Quinn nodded. "For now, I want to talk about a possible insanity plea," he said. "I know that Marc has already broached this with you."

Catherine nodded and Quinn noticed her stiffen a little, reminding him that his client had a mind of her own.

He leaned forward. "I know you don't like the implications of an insanity plea, but my job is not to make you like me." Quinn paused, realizing that he cared very much whether this particular client liked him. He might even care a little too much. "My job is to keep you alive and get you out of here. My job is to keep a needle out of your arm."

"Do you believe I did these things?" Catherine asked. Her voice was flat but still conveyed resolve. "Do you think I kidnapped and killed those babies? Do you think I electrocuted Paul Donaldson--fried him to death and dumped his body into the Dismal Swamp Canal? Do you think that's me?"

"It doesn't matter what I think--"

"It matters to
me
," Catherine said.

Quinn swallowed and stayed fixed on her gaze. "I don't know whether you did or not." It was gut-level honest, and he knew Catherine could sense his sincerity. "I only know that right now, we don't stand a chance of convincing a jury that you're flat-out innocent."

"But I
am
innocent," Catherine said. "I need you to believe that. I know it doesn't seem that way. Sometimes I doubt it myself. But, Quinn, I could never hurt those kids. Not this Catherine. And not some other side of me either."
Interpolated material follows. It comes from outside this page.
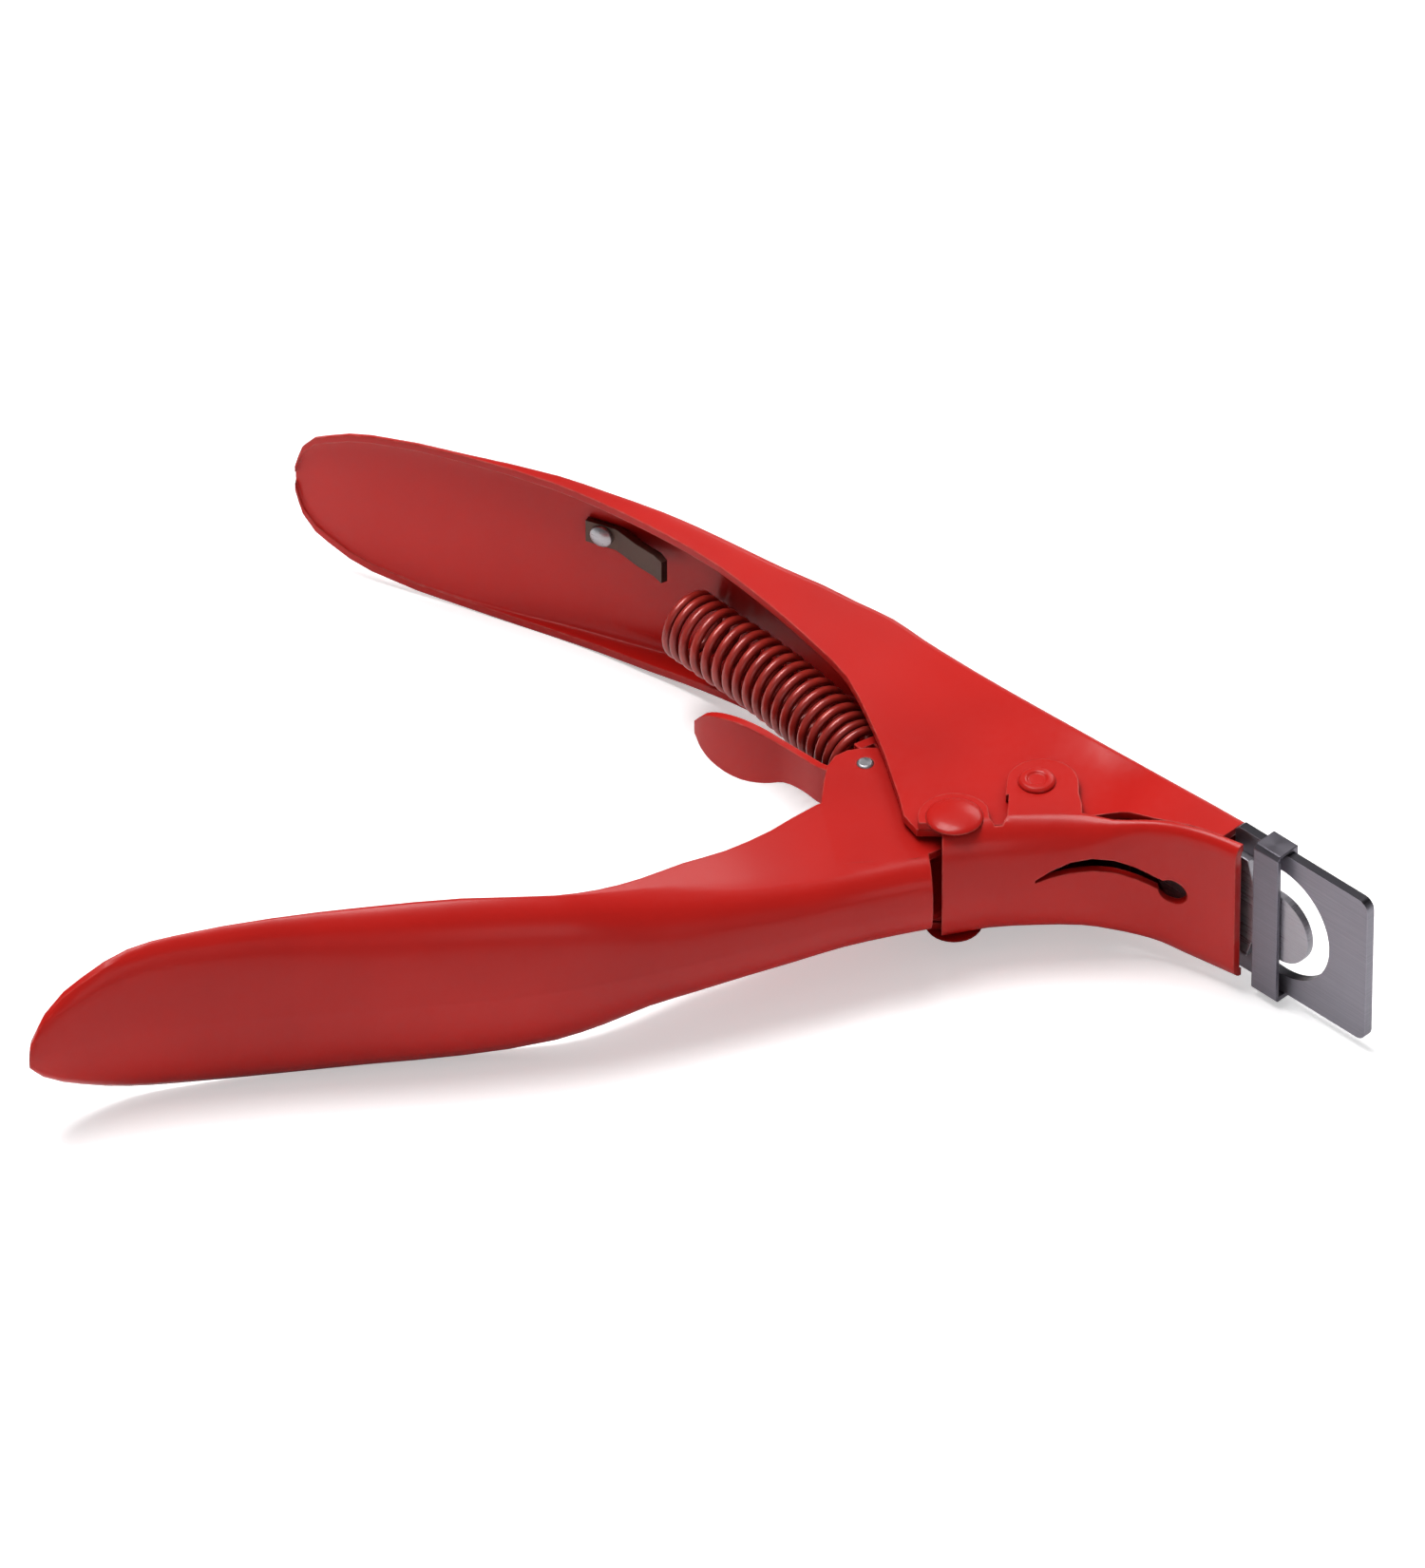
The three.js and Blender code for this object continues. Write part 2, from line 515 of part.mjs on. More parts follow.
const DRIVE_PIN_HALF = LEVER_HALF + 0.1;
add("drive_pin",
  cylinderZ(DRIVE_X, DRIVE_Y, DRIVE_R, -DRIVE_PIN_HALF, DRIVE_PIN_HALF, PIN_SEG), DARK);
add("drive_roller",
  cut(betweenWalls(DRIVE_X, DRIVE_Y, ROLLER_R, PIN_SEG), driveHole()), STEEL);

const LATCH_PIN_LENGTH = 9.6;
const LATCH_PIN_TIP_R = 0.7;
const LATCH_PIN_CHAMFER = 0.15;
add("latch_pin", turned([
  [0, 0], [LATCH_PIN_TIP_R, 0], [LATCH_PIN_R, LATCH_PIN_CHAMFER],
  [LATCH_PIN_R, LATCH_PIN_LENGTH - LATCH_PIN_CHAMFER],
  [LATCH_PIN_TIP_R, LATCH_PIN_LENGTH], [0, LATCH_PIN_LENGTH],
], [LATCH_X, LATCH_Y, -LATCH_PIN_LENGTH / 2], Z_AXIS, PIN_SEG), STEEL);

// ---- return spring and its seat on the lever ----
const SEAT = [-17.5, 11.1];
const atSeat = planeFrame(SEAT, [0.537, -0.844]); // along: from the anchor to the seat
add("spring_seat", prismXY([
  atSeat(0.05, -1.5), atSeat(0.05, 1.5), atSeat(1.2, 1.6),
  [-14.3, 8.6], [-13.9, 6.2], [-15.0, 5.9], [-15.35, 8.2],
  atSeat(1.25, 0.2), atSeat(1.2, -1.5),
], -LEVER_INNER, LEVER_INNER), RED);

const COIL_R = 3.45;          // mean coil radius
const WIRE_R = 0.5;
const COILS = 19;
const STEPS_PER_COIL = 14;
const COIL_START = 0.012;     // share of the axis curve before the first coil
const COIL_SPAN = 0.962;      // share of the axis curve the coils cover
const SPRING_AXIS = new THREE.CatmullRomCurve3([ // [x, y]
  [-36.3, 34.6], [-33.0, 31.0], [-28.6, 26.3], [-24.2, 21.0], [-20.4, 15.6], SEAT,
].map(([x, y]) => new THREE.Vector3(x, y, 0)));
class Helix extends THREE.Curve {
  getPoint(t, target = new THREE.Vector3()) {
    const share = COIL_START + COIL_SPAN * t;
    const tangent = SPRING_AXIS.getTangentAt(share);
    const normal = new THREE.Vector3(-tangent.y, tangent.x, 0);
    const angle = t * COILS * Math.PI * 2;
    target.copy(SPRING_AXIS.getPointAt(share));
    target.addScaledVector(normal, COIL_R * Math.cos(angle));
    target.z += COIL_R * Math.sin(angle);
    return target;
  }
}
add("return_spring", solid(new THREE.ExtrudeGeometry(
  new THREE.Shape(vectors(circle(WIRE_R, 7))),
  { steps: COILS * STEPS_PER_COIL, bevelEnabled: false, extrudePath: new Helix() })), DARK);

// ---- blade, yoke, blade rivets ----
const BLADE_RIVETS_U = [3.2, 7.6];
const BLADE_RIVET_R = 0.8;
const bladeRivetHoles = () => BLADE_RIVETS_U.map((u) => boreN(u, 0, BLADE_RIVET_R, 3, 9));
const BLADE_OUTLINE = mirrored( // [u, z]
  [[0.72, -SHANK_HALF], [11.0, -SHANK_HALF], [13.4, -6.4], [23.6, -6.4], [24.3, -TONGUE_HALF]],
  arc(TONGUE_APEX - TONGUE_HALF, 0, TONGUE_HALF, -90, 90, 28));
add("blade",
  cut(prismUZ(BLADE_OUTLINE, BLADE_BOTTOM, BLADE_TOP), ...bladeRivetHoles()), STEEL);

const YOKE_BOTTOM = 3.9;
const YOKE_TOP = 8.0;
const YOKE_END = 9.6;
const FORK_FLOOR = 4.9;
const FORK_HALF = 1.35;       // gap for the drive roller
const FORK_BACK = DRIVE_U - 2.45;
const FORK_FRONT = DRIVE_U + 2.454;
const YOKE_PROFILE = [ // [u, n]
  [FORK_BACK, YOKE_BOTTOM], [YOKE_END, YOKE_BOTTOM], [YOKE_END, BLADE_BOTTOM],
  [FORK_FRONT, BLADE_BOTTOM], [FORK_FRONT, YOKE_TOP],
  [DRIVE_U + FORK_HALF, YOKE_TOP], [DRIVE_U + FORK_HALF, FORK_FLOOR],
  [DRIVE_U - FORK_HALF, FORK_FLOOR], [DRIVE_U - FORK_HALF, YOKE_TOP], [FORK_BACK, YOKE_TOP],
].map(([u, n]) => onNose(u, n));
add("blade_yoke",
  cut(prismXY(YOKE_PROFILE, -SHANK_HALF, SHANK_HALF), ...bladeRivetHoles()), DARK);

const BLADE_RIVET_HEAD = 0.45;
const BLADE_RIVET_BASE = YOKE_BOTTOM - BLADE_RIVET_HEAD;
const BLADE_RIVET_LENGTH = BLADE_TOP - BLADE_RIVET_BASE;
const BLADE_RIVET = [ // [radius, height]
  [0, 0], [1.1, 0.12], [1.25, BLADE_RIVET_HEAD], [BLADE_RIVET_R, BLADE_RIVET_HEAD],
  [BLADE_RIVET_R, BLADE_RIVET_LENGTH], [0, BLADE_RIVET_LENGTH],
];
BLADE_RIVETS_U.forEach((u, i) => {
  const base = [...onNose(u, BLADE_RIVET_BASE), 0];
  add(`blade_rivet_${i + 1}`, turned(BLADE_RIVET, base, NOSE_NORMAL, PIN_SEG), STEEL);
});

// ---- spring anchor: a tab riveted to the frame spine, reaching to the first coil ----
const TAB_OUTLINE = [ // [depth below the spine, distance across]
  [1.05, -1.9], [1.05, 1.6], [1.3, 2.8], [2.4, 5.2], [3.2, 7.6], [4.0, 8.6],
  [4.6, 8.2], [3.9, 7.0], [3.1, 4.6], [2.0, 2.2], [1.75, 1.6], [1.75, -1.9],
].map(([depth, across]) => atAnchor(depth, across));
add("spring_anchor_tab", cut(prismXY(TAB_OUTLINE, 3.2, 6.0), anchorBore(6)), DARK);
add("spring_anchor_rivet", turned([
  [0, 0], [ANCHOR_RIVET_R, 0], [ANCHOR_RIVET_R, 1.75], [1.3, 1.75],
  [1.25, 2.1], [0.9, 2.35], [0, 2.45],
], [...atAnchor(0, 0), ANCHOR_Z], ANCHOR_DIR, ANCHOR_SEG), STEEL);

// ---- safety latch ----
const LATCH_STRIP = [ // [x, y, half width, thickness]
  [-17.6, 7.45, 2.5, 0.8], [-19.6, 7.35, 2.5, 0.8], [-21.6, 7.9, 2.4, 0.8],
  [-23.8, 10.0, 2.2, 0.8], [-25.8, 11.6, 2.4, 0.8], [-27.8, 12.5, 3.2, 0.9],
  [-30.2, 13.7, 3.7, 0.9], [-32.6, 15.3, 3.3, 0.9], [-34.2, 16.7, 2.2, 0.8],
  [-35.0, 17.6, 0.8, 0.6],
];
const latchBarrel = cylinderZ(LATCH_X, LATCH_Y, 1.85, -2.5, 2.5, EAR_SEG);
add("safety_latch", cut(join(latchBarrel, strip(LATCH_STRIP, 3)), latchHole(1.2)), RED);

const WASHER_R = 1.7;
const WASHER_INNER = 2.8;     // washer face towards the mid plane
for (const [name, side] of SIDES) {
  const [z0, z1] = side > 0 ? [WASHER_INNER, LEVER_INNER] : [-LEVER_INNER, -WASHER_INNER];
  add(`latch_washer_${name}`, cut(
    cylinderZ(LATCH_X, LATCH_Y, WASHER_R, z0, z1, PIN_SEG), latchHole(LATCH_PIN_R)), STEEL);
}

export default group;
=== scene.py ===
"""Hand tool with red handles, lying flat: its thickness runs along Z, its outline in XY.

The CAD pieces get procedural paints and steels, softened edges and a modelled return
spring. A pale floor, a sky, three area lights and a camera on the -Y side complete the scene.
Lengths are in mm and are multiplied by MM, except on the stage, which is in metres.
"""
import math
import bpy
import numpy as np
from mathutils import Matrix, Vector


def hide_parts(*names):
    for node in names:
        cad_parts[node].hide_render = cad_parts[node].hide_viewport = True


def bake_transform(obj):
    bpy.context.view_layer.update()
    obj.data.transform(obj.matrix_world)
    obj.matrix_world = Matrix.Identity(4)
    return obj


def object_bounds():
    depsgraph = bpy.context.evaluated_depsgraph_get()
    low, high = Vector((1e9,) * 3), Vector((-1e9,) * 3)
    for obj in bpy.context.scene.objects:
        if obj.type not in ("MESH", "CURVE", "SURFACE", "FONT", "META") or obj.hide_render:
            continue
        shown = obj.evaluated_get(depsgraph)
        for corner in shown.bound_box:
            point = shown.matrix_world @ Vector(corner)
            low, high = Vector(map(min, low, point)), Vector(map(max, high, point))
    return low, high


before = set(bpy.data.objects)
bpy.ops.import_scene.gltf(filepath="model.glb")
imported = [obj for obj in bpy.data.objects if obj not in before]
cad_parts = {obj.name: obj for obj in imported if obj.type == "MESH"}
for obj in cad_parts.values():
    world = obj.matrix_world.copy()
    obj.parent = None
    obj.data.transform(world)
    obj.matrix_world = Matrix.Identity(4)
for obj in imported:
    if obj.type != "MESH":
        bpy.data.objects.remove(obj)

MM = 0.001
MIDDLE_Z = 8.05                      # middle plane of the tool above the lower rivet face
NOSE_ANGLE = math.radians(-44.0)     # direction of the brushing on the nose parts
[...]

Quinn nodded. "I believe that," he said softly. In truth, he didn't know what to believe. Emotionally, Catherine made a compelling case. If he could just let her talk to the jury like this, the way she was talking to him right now, as if she wanted to reach out and grab his shoulders and make him look straight into her soul, a jury might believe her. But court didn't work that way. The path to justice was littered with the land mines of cross-examination. Emotion would yield to evidence and logic. And logic would always dictate the same unwanted result.

"That doesn't change my advice," said Quinn. "As a friend, I believe you. But as a lawyer, I've got to give you my best
professional
advice. That advice is to plead not guilty by reason of insanity."

"I didn't do it," Catherine insisted. "How can I say that I did?"

An idea hit Quinn. "State your name for the record," he said.

"What?"

"I'm going to show you. We can't possibly win this case on a straight-up not guilty plea if we don't put you on the stand. So you're on the stand, and I'm Boyd Gates. State your name for the record."

A look of determination hardened Catherine's face. "Catherine O'Rourke," she said, squaring her jaw.

73

"Do you consider yourself a medium, Ms. O'Rourke?"

"No. Not really."

"And yet you just happened to know information about the crimes committed by the Avenger of Blood--information that the police had not released to anyone?"